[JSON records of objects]
__________

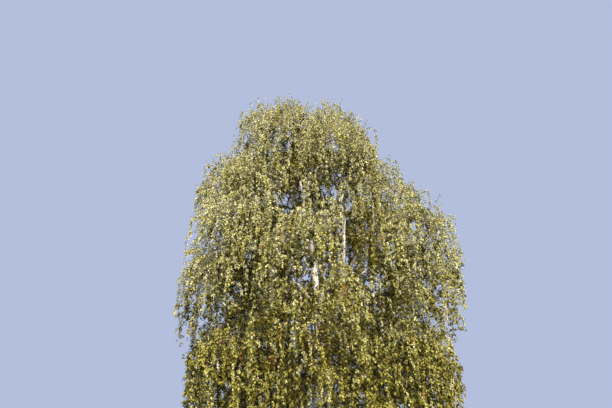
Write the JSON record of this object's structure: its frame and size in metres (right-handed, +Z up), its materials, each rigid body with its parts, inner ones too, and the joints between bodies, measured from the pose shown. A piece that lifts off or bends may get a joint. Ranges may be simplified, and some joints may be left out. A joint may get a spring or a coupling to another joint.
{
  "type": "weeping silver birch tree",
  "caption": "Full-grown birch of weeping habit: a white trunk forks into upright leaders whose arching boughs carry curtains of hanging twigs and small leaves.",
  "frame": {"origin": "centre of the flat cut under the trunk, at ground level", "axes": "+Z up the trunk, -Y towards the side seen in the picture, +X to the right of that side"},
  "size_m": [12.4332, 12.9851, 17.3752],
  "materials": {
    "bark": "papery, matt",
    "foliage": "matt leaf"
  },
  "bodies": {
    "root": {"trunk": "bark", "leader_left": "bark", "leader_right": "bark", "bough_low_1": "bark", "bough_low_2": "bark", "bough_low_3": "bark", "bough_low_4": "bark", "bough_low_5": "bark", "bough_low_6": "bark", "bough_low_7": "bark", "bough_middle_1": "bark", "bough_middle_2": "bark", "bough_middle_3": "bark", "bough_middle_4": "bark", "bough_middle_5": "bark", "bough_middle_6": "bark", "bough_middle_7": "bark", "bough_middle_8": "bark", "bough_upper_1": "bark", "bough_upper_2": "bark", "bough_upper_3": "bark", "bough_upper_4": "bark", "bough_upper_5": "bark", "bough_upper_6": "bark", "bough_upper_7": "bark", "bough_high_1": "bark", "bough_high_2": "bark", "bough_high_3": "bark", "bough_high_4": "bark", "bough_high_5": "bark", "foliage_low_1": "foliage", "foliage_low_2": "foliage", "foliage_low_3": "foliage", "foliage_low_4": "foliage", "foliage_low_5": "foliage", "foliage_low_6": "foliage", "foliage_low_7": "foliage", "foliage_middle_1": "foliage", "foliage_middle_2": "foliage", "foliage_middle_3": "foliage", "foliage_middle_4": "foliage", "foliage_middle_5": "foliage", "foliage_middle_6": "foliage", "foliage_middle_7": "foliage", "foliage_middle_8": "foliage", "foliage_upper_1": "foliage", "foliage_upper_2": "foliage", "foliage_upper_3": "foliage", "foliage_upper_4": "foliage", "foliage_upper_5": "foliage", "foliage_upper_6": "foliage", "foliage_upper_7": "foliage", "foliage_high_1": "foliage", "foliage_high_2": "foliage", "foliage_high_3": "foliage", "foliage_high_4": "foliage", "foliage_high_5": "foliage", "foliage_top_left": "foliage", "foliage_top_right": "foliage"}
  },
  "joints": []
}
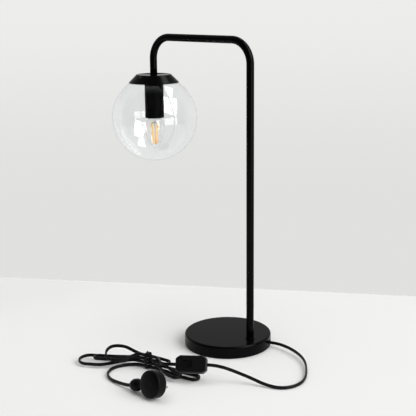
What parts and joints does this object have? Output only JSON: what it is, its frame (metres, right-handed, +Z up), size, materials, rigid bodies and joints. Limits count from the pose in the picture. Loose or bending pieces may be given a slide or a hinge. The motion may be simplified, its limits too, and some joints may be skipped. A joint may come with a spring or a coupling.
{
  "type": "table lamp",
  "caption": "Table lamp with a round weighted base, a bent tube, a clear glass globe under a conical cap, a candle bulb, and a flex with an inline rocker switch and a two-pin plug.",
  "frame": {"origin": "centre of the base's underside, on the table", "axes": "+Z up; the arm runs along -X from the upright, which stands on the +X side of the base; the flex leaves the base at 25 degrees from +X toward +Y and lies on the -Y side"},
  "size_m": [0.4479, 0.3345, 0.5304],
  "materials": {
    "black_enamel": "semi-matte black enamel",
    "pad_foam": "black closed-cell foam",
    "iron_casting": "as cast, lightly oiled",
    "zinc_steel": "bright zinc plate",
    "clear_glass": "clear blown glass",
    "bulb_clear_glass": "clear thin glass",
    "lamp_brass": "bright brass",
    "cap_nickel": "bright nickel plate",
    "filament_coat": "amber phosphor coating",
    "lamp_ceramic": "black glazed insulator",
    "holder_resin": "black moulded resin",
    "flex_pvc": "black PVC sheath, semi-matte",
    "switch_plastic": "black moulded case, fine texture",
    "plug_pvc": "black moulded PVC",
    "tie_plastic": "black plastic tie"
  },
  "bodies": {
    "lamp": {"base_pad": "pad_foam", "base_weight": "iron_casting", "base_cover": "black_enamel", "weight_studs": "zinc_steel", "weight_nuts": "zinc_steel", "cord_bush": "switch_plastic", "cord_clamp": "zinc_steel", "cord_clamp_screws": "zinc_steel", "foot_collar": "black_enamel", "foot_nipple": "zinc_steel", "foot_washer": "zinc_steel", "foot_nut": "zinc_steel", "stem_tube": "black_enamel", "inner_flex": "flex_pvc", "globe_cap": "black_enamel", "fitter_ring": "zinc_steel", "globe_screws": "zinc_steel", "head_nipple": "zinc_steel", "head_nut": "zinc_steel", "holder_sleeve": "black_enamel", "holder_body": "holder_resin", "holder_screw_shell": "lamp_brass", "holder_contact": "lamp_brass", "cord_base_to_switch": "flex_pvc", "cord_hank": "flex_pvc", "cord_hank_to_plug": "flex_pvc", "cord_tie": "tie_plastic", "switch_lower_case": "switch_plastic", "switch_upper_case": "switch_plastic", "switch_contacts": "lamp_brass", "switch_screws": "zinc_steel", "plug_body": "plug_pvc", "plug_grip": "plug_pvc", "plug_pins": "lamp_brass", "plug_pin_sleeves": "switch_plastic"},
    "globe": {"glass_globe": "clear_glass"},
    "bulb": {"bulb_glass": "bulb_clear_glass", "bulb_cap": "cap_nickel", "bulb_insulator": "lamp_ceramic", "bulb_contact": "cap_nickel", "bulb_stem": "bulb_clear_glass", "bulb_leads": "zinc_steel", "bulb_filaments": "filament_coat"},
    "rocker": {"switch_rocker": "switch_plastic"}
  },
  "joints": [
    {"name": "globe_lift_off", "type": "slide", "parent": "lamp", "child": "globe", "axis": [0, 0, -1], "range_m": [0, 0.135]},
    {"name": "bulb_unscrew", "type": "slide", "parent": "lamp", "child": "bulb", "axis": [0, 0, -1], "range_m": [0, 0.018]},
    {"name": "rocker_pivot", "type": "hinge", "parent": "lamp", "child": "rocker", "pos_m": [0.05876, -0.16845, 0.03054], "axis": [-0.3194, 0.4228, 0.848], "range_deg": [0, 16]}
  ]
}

__________

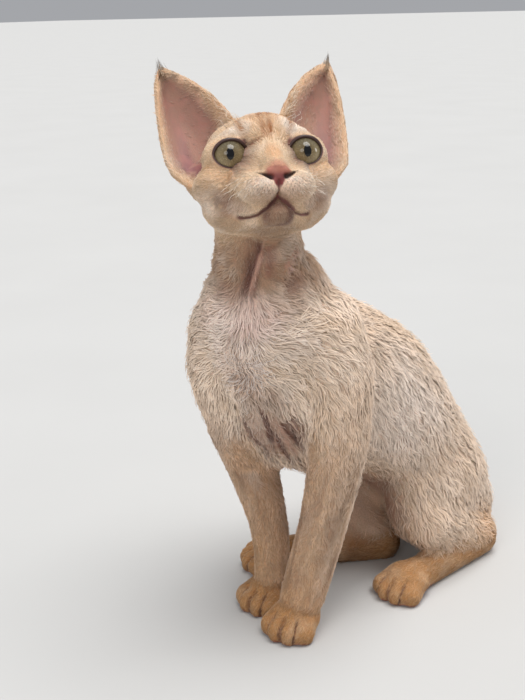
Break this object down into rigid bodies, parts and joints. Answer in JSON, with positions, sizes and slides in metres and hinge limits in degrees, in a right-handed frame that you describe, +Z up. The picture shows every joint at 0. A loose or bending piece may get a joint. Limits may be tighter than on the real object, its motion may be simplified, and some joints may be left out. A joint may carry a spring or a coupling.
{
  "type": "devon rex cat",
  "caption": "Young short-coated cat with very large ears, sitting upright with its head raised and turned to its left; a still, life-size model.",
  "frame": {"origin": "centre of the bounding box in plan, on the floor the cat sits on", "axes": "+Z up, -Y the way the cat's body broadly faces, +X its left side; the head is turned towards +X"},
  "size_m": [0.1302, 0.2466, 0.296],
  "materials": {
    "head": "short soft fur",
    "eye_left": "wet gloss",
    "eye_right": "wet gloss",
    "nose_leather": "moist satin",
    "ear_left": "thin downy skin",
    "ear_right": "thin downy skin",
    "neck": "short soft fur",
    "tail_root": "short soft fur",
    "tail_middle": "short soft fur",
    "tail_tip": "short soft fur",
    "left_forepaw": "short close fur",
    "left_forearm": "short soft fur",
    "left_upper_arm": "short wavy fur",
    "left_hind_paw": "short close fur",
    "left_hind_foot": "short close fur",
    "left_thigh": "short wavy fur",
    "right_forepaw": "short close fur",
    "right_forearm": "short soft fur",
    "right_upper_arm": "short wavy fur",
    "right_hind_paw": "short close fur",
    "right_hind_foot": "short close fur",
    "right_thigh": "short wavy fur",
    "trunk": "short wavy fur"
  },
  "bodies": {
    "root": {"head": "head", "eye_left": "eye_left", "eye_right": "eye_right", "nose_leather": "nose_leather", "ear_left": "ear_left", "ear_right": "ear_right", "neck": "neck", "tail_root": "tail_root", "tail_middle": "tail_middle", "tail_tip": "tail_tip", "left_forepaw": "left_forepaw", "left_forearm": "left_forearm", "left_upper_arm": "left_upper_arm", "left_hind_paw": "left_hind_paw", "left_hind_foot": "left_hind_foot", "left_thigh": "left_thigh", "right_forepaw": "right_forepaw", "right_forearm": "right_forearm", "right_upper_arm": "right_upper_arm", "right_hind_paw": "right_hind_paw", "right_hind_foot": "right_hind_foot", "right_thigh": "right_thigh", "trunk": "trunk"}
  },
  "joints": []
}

__________

*Given task*. Look above for every line with the word "metres" and copy it.

*Expected answer*.
Write the JSON record of this object's structure: its frame and size in metres (right-handed, +Z up), its materials, each rigid body with its parts, inner ones too, and the joints between bodies, measured from the pose shown. A piece that lifts off or bends may get a joint. Ranges may be simplified, and some joints may be left out. A joint may get a spring or a coupling to another joint.
What parts and joints does this object have? Output only JSON: what it is, its frame (metres, right-handed, +Z up), size, materials, rigid bodies and joints. Limits count from the pose in the picture. Loose or bending pieces may be given a slide or a hinge. The motion may be simplified, its limits too, and some joints may be skipped. A joint may come with a spring or a coupling.
Break this object down into rigid bodies, parts and joints. Answer in JSON, with positions, sizes and slides in metres and hinge limits in degrees, in a right-handed frame that you describe, +Z up. The picture shows every joint at 0. A loose or bending piece may get a joint. Limits may be tighter than on the real object, its motion may be simplified, and some joints may be left out. A joint may carry a spring or a coupling.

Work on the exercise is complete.